___ SUPPLIED RECORDS
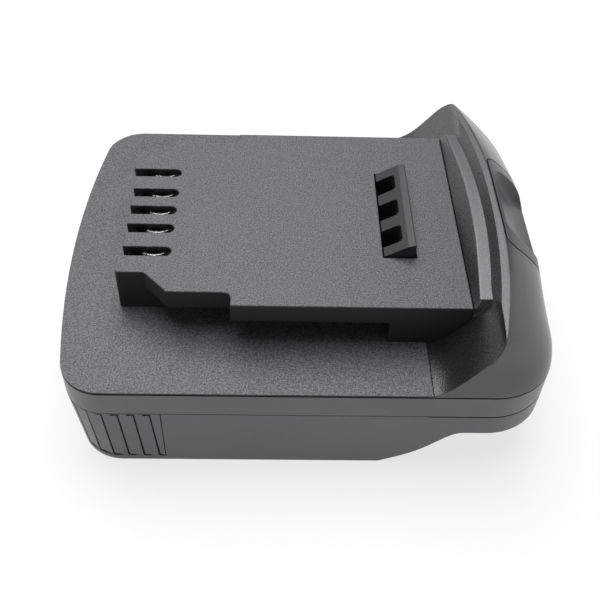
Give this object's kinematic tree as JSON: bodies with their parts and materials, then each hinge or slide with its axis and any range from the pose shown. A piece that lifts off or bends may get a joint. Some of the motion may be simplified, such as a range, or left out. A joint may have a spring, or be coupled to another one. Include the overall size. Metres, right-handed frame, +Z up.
{
  "type": "tool battery adapter",
  "caption": "Slide-on battery adapter: tool rail and spring latch on top, battery channel below, release button on a rounded end.",
  "frame": {"origin": "centre of the bounding box in plan, on the base plane", "axes": "+Z up, +X towards the release button, so the tool slides on from -X and the donor battery slides in from +X"},
  "size_m": [0.0938, 0.076, 0.0357],
  "materials": {
    "textured_deck": "coarse spark textured black nylon",
    "satin_housing": "fine satin dark grey glass filled nylon",
    "satin_frame": "fine satin dark grey glass filled nylon",
    "satin_shroud": "satin outside, coarse texture on the inner slope and ledge",
    "button_plastic": "smooth satin dark grey nylon",
    "latch_plastic": "smooth satin dark grey acetal",
    "spring_steel": "bare wound spring steel",
    "contact_nickel": "bright nickel plated copper strip",
    "carrier_plastic": "plain black flame proof nylon",
    "board_laminate": "green glass epoxy laminate with solder mask",
    "block_plastic": "plain black terminal block nylon",
    "blade_nickel": "nickel plated brass strip",
    "lead_red": "red silicone insulated lead",
    "lead_black": "black silicone insulated lead",
    "lead_white": "white silicone insulated lead",
    "lead_yellow": "yellow silicone insulated lead",
    "screw_steel": "zinc plated steel"
  },
  "bodies": {
    "case": {"lower_housing": "satin_housing", "middle_frame": "satin_frame", "top_cover": "textured_deck", "rear_shroud": "satin_shroud", "clip_carrier": "carrier_plastic", "contact_board": "board_laminate", "terminal_block": "block_plastic", "case_screws": "screw_steel", "shroud_screws": "screw_steel", "board_screws": "screw_steel", "latch_spring_1": "spring_steel", "latch_spring_2": "spring_steel", "blade_positive": "blade_nickel", "blade_negative": "blade_nickel", "blade_signal_1": "blade_nickel", "blade_signal_2": "blade_nickel", "lead_positive": "lead_red", "lead_negative": "lead_black", "lead_signal_1": "lead_white", "lead_signal_2": "lead_yellow", "contact_clip_1": "contact_nickel", "contact_clip_2": "contact_nickel", "contact_clip_3": "contact_nickel", "contact_clip_4": "contact_nickel", "contact_clip_5": "contact_nickel"},
    "latch": {"latch_hook": "latch_plastic", "release_button": "button_plastic"}
  },
  "joints": [
    {"name": "latch_release", "type": "slide", "parent": "case", "child": "latch", "axis": [0, 0, -1], "range_m": [0, 0.0035], "stiffness_N_per_m": 1500, "springref_m": -0.002, "deforming": ["latch_spring_1", "latch_spring_2"]}
  ]
}
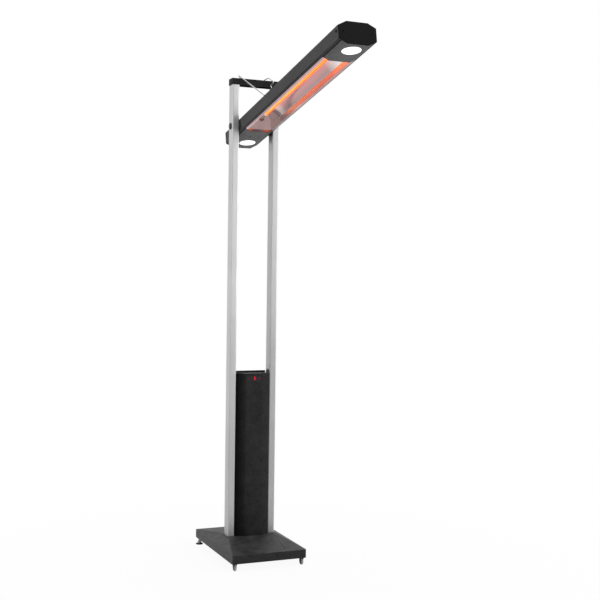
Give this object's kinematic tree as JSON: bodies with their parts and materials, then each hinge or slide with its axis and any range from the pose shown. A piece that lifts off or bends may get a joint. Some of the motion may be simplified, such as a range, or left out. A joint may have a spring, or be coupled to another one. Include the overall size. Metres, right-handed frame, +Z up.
{
  "type": "infrared_patio_heater",
  "caption": "Free-standing infrared patio heater: a weighted base, twin posts with a control column, and a long heating head with end lamps that folds down on a pivot and hangs on a wire stay",
  "frame": {"origin": "on the floor under the middle of the overall box", "axes": "+X to the right seen from the front, -Y towards the front where the head reaches out, +Z up"},
  "size_m": [0.34, 1.3122, 2.1356],
  "materials": {
    "black_sheet": "satin powder coat",
    "anodised_aluminium": "satin anodised",
    "grey_housing": "dark grey anodised",
    "plated_steel": "zinc plated",
    "ballast_steel": "rolled",
    "mirror_aluminium": "polished",
    "black_plastic": "matte",
    "grey_rubber": "matte",
    "ceramic": "matte, stands for steatite ceramic",
    "quartz": "clear quartz, glowing",
    "filament_alloy": "glowing",
    "opal_lens": "opal, lit",
    "smoked_pane": "smoked, glossy",
    "circuit_board": "solder mask"
  },
  "bodies": {
    "frame": {"ballast_plate": "ballast_steel", "base_cover_left": "black_sheet", "base_cover_right": "black_sheet", "post_socket_left": "plated_steel", "post_socket_right": "plated_steel", "caster_fork_left": "black_plastic", "caster_fork_right": "black_plastic", "caster_axle_left": "plated_steel", "caster_axle_right": "plated_steel", "foot_nut_left": "plated_steel", "foot_nut_right": "plated_steel", "post_left": "anodised_aluminium", "post_right": "anodised_aluminium", "crossbar": "black_sheet", "column_housing": "black_sheet", "column_back_plate": "black_sheet", "column_lid": "black_sheet", "display_pane": "smoked_pane", "control_board": "circuit_board", "power_unit": "plated_steel", "mains_terminal": "ceramic", "switch_bezel": "black_plastic", "cable_gland": "black_plastic", "pivot_bush_left": "black_plastic", "pivot_bush_right": "black_plastic"},
    "wheel_left": {"caster_wheel_left": "grey_rubber"},
    "wheel_right": {"caster_wheel_right": "grey_rubber"},
    "foot_left": {"foot_pad_left": "black_plastic", "foot_stem_left": "plated_steel"},
    "foot_right": {"foot_pad_right": "black_plastic", "foot_stem_right": "plated_steel"},
    "rocker": {"switch_rocker": "black_plastic"},
    "head": {"head_housing": "grey_housing", "end_cap_front": "black_sheet", "end_cap_rear": "black_sheet", "cover_plate_rear": "grey_housing", "cover_plate_front": "grey_housing", "lamp_lens_front": "opal_lens", "lamp_lens_rear": "opal_lens", "lamp_module_front": "plated_steel", "lamp_module_rear": "plated_steel", "reflector": "mirror_aluminium", "reflector_end_rear": "mirror_aluminium", "reflector_end_front": "mirror_aluminium", "quartz_tube": "quartz", "filament": "filament_alloy", "tube_holder_rear": "ceramic", "tube_holder_front": "ceramic", "head_terminal": "ceramic", "pivot_bolt_left": "plated_steel", "pivot_bolt_right": "plated_steel", "pivot_cap_left": "black_plastic", "pivot_cap_right": "black_plastic", "pivot_hub_left": "plated_steel", "pivot_hub_right": "plated_steel"},
    "stay": {"wire_stay": "plated_steel"}
  },
  "joints": [
    {"name": "head_tilt", "type": "hinge", "parent": "frame", "child": "head", "pos_m": [0, 0.39609, 1.892], "axis": [1, 0, 0], "range_deg": [0, 100.8]},
    {"name": "stay_swing", "type": "hinge", "parent": "head", "child": "stay", "pos_m": [0, 0.09005, 1.98448], "axis": [1, 0, 0], "range_deg": [0, 145]},
    {"name": "wheel_left_spin", "type": "hinge", "parent": "frame", "child": "wheel_left", "pos_m": [-0.1515, 0.15459, 0.015], "axis": [1, 0, 0], "continuous": true},
    {"name": "wheel_right_spin", "type": "hinge", "parent": "frame", "child": "wheel_right", "pos_m": [0.1515, 0.15459, 0.015], "axis": [1, 0, 0], "continuous": true},
    {"name": "foot_left_turn", "type": "hinge", "parent": "frame", "child": "foot_left", "pos_m": [-0.1535, 0.63958, 0], "axis": [0, 0, 1], "continuous": true},
    {"name": "foot_right_turn", "type": "hinge", "parent": "frame", "child": "foot_right", "pos_m": [0.1535, 0.63958, 0], "axis": [0, 0, 1], "continuous": true},
    {"name": "rocker_switch", "type": "hinge", "parent": "frame", "child": "rocker", "pos_m": [0, 0.42039, 0.3], "axis": [1, 0, 0], "range_deg": [0, 16]}
  ]
}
______
Restate the records, all of them, precisely as written.

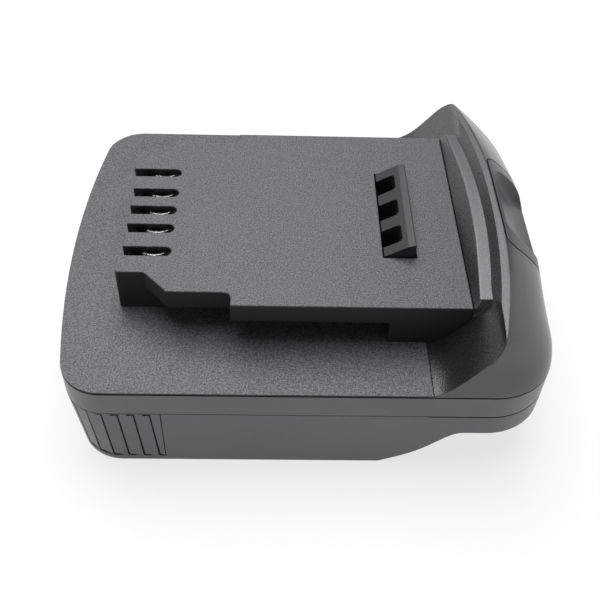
Give this object's kinematic tree as JSON: bodies with their parts and materials, then each hinge or slide with its axis and any range from the pose shown. A piece that lifts off or bends may get a joint. Some of the motion may be simplified, such as a range, or left out. A joint may have a spring, or be coupled to another one. Include the overall size. Metres, right-handed frame, +Z up.
{
  "type": "tool battery adapter",
  "caption": "Slide-on battery adapter: tool rail and spring latch on top, battery channel below, release button on a rounded end.",
  "frame": {"origin": "centre of the bounding box in plan, on the base plane", "axes": "+Z up, +X towards the release button, so the tool slides on from -X and the donor battery slides in from +X"},
  "size_m": [0.0938, 0.076, 0.0357],
  "materials": {
    "textured_deck": "coarse spark textured black nylon",
    "satin_housing": "fine satin dark grey glass filled nylon",
    "satin_frame": "fine satin dark grey glass filled nylon",
    "satin_shroud": "satin outside, coarse texture on the inner slope and ledge",
    "button_plastic": "smooth satin dark grey nylon",
    "latch_plastic": "smooth satin dark grey acetal",
    "spring_steel": "bare wound spring steel",
    "contact_nickel": "bright nickel plated copper strip",
    "carrier_plastic": "plain black flame proof nylon",
    "board_laminate": "green glass epoxy laminate with solder mask",
    "block_plastic": "plain black terminal block nylon",
    "blade_nickel": "nickel plated brass strip",
    "lead_red": "red silicone insulated lead",
    "lead_black": "black silicone insulated lead",
    "lead_white": "white silicone insulated lead",
    "lead_yellow": "yellow silicone insulated lead",
    "screw_steel": "zinc plated steel"
  },
  "bodies": {
    "case": {"lower_housing": "satin_housing", "middle_frame": "satin_frame", "top_cover": "textured_deck", "rear_shroud": "satin_shroud", "clip_carrier": "carrier_plastic", "contact_board": "board_laminate", "terminal_block": "block_plastic", "case_screws": "screw_steel", "shroud_screws": "screw_steel", "board_screws": "screw_steel", "latch_spring_1": "spring_steel", "latch_spring_2": "spring_steel", "blade_positive": "blade_nickel", "blade_negative": "blade_nickel", "blade_signal_1": "blade_nickel", "blade_signal_2": "blade_nickel", "lead_positive": "lead_red", "lead_negative": "lead_black", "lead_signal_1": "lead_white", "lead_signal_2": "lead_yellow", "contact_clip_1": "contact_nickel", "contact_clip_2": "contact_nickel", "contact_clip_3": "contact_nickel", "contact_clip_4": "contact_nickel", "contact_clip_5": "contact_nickel"},
    "latch": {"latch_hook": "latch_plastic", "release_button": "button_plastic"}
  },
  "joints": [
    {"name": "latch_release", "type": "slide", "parent": "case", "child": "latch", "axis": [0, 0, -1], "range_m": [0, 0.0035], "stiffness_N_per_m": 1500, "springref_m": -0.002, "deforming": ["latch_spring_1", "latch_spring_2"]}
  ]
}
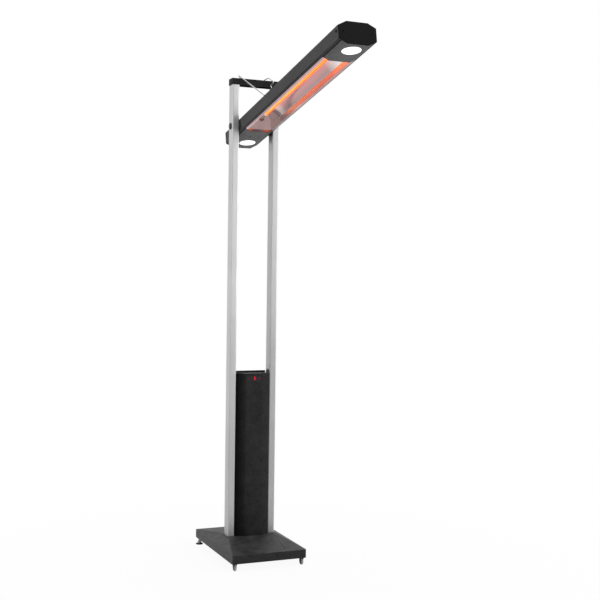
Give this object's kinematic tree as JSON: bodies with their parts and materials, then each hinge or slide with its axis and any range from the pose shown. A piece that lifts off or bends may get a joint. Some of the motion may be simplified, such as a range, or left out. A joint may have a spring, or be coupled to another one. Include the overall size. Metres, right-handed frame, +Z up.
{
  "type": "infrared_patio_heater",
  "caption": "Free-standing infrared patio heater: a weighted base, twin posts with a control column, and a long heating head with end lamps that folds down on a pivot and hangs on a wire stay",
  "frame": {"origin": "on the floor under the middle of the overall box", "axes": "+X to the right seen from the front, -Y towards the front where the head reaches out, +Z up"},
  "size_m": [0.34, 1.3122, 2.1356],
  "materials": {
    "black_sheet": "satin powder coat",
    "anodised_aluminium": "satin anodised",
    "grey_housing": "dark grey anodised",
    "plated_steel": "zinc plated",
    "ballast_steel": "rolled",
    "mirror_aluminium": "polished",
    "black_plastic": "matte",
    "grey_rubber": "matte",
    "ceramic": "matte, stands for steatite ceramic",
    "quartz": "clear quartz, glowing",
    "filament_alloy": "glowing",
    "opal_lens": "opal, lit",
    "smoked_pane": "smoked, glossy",
    "circuit_board": "solder mask"
  },
  "bodies": {
    "frame": {"ballast_plate": "ballast_steel", "base_cover_left": "black_sheet", "base_cover_right": "black_sheet", "post_socket_left": "plated_steel", "post_socket_right": "plated_steel", "caster_fork_left": "black_plastic", "caster_fork_right": "black_plastic", "caster_axle_left": "plated_steel", "caster_axle_right": "plated_steel", "foot_nut_left": "plated_steel", "foot_nut_right": "plated_steel", "post_left": "anodised_aluminium", "post_right": "anodised_aluminium", "crossbar": "black_sheet", "column_housing": "black_sheet", "column_back_plate": "black_sheet", "column_lid": "black_sheet", "display_pane": "smoked_pane", "control_board": "circuit_board", "power_unit": "plated_steel", "mains_terminal": "ceramic", "switch_bezel": "black_plastic", "cable_gland": "black_plastic", "pivot_bush_left": "black_plastic", "pivot_bush_right": "black_plastic"},
    "wheel_left": {"caster_wheel_left": "grey_rubber"},
    "wheel_right": {"caster_wheel_right": "grey_rubber"},
    "foot_left": {"foot_pad_left": "black_plastic", "foot_stem_left": "plated_steel"},
    "foot_right": {"foot_pad_right": "black_plastic", "foot_stem_right": "plated_steel"},
    "rocker": {"switch_rocker": "black_plastic"},
    "head": {"head_housing": "grey_housing", "end_cap_front": "black_sheet", "end_cap_rear": "black_sheet", "cover_plate_rear": "grey_housing", "cover_plate_front": "grey_housing", "lamp_lens_front": "opal_lens", "lamp_lens_rear": "opal_lens", "lamp_module_front": "plated_steel", "lamp_module_rear": "plated_steel", "reflector": "mirror_aluminium", "reflector_end_rear": "mirror_aluminium", "reflector_end_front": "mirror_aluminium", "quartz_tube": "quartz", "filament": "filament_alloy", "tube_holder_rear": "ceramic", "tube_holder_front": "ceramic", "head_terminal": "ceramic", "pivot_bolt_left": "plated_steel", "pivot_bolt_right": "plated_steel", "pivot_cap_left": "black_plastic", "pivot_cap_right": "black_plastic", "pivot_hub_left": "plated_steel", "pivot_hub_right": "plated_steel"},
    "stay": {"wire_stay": "plated_steel"}
  },
  "joints": [
    {"name": "head_tilt", "type": "hinge", "parent": "frame", "child": "head", "pos_m": [0, 0.39609, 1.892], "axis": [1, 0, 0], "range_deg": [0, 100.8]},
    {"name": "stay_swing", "type": "hinge", "parent": "head", "child": "stay", "pos_m": [0, 0.09005, 1.98448], "axis": [1, 0, 0], "range_deg": [0, 145]},
    {"name": "wheel_left_spin", "type": "hinge", "parent": "frame", "child": "wheel_left", "pos_m": [-0.1515, 0.15459, 0.015], "axis": [1, 0, 0], "continuous": true},
    {"name": "wheel_right_spin", "type": "hinge", "parent": "frame", "child": "wheel_right", "pos_m": [0.1515, 0.15459, 0.015], "axis": [1, 0, 0], "continuous": true},
    {"name": "foot_left_turn", "type": "hinge", "parent": "frame", "child": "foot_left", "pos_m": [-0.1535, 0.63958, 0], "axis": [0, 0, 1], "continuous": true},
    {"name": "foot_right_turn", "type": "hinge", "parent": "frame", "child": "foot_right", "pos_m": [0.1535, 0.63958, 0], "axis": [0, 0, 1], "continuous": true},
    {"name": "rocker_switch", "type": "hinge", "parent": "frame", "child": "rocker", "pos_m": [0, 0.42039, 0.3], "axis": [1, 0, 0], "range_deg": [0, 16]}
  ]
}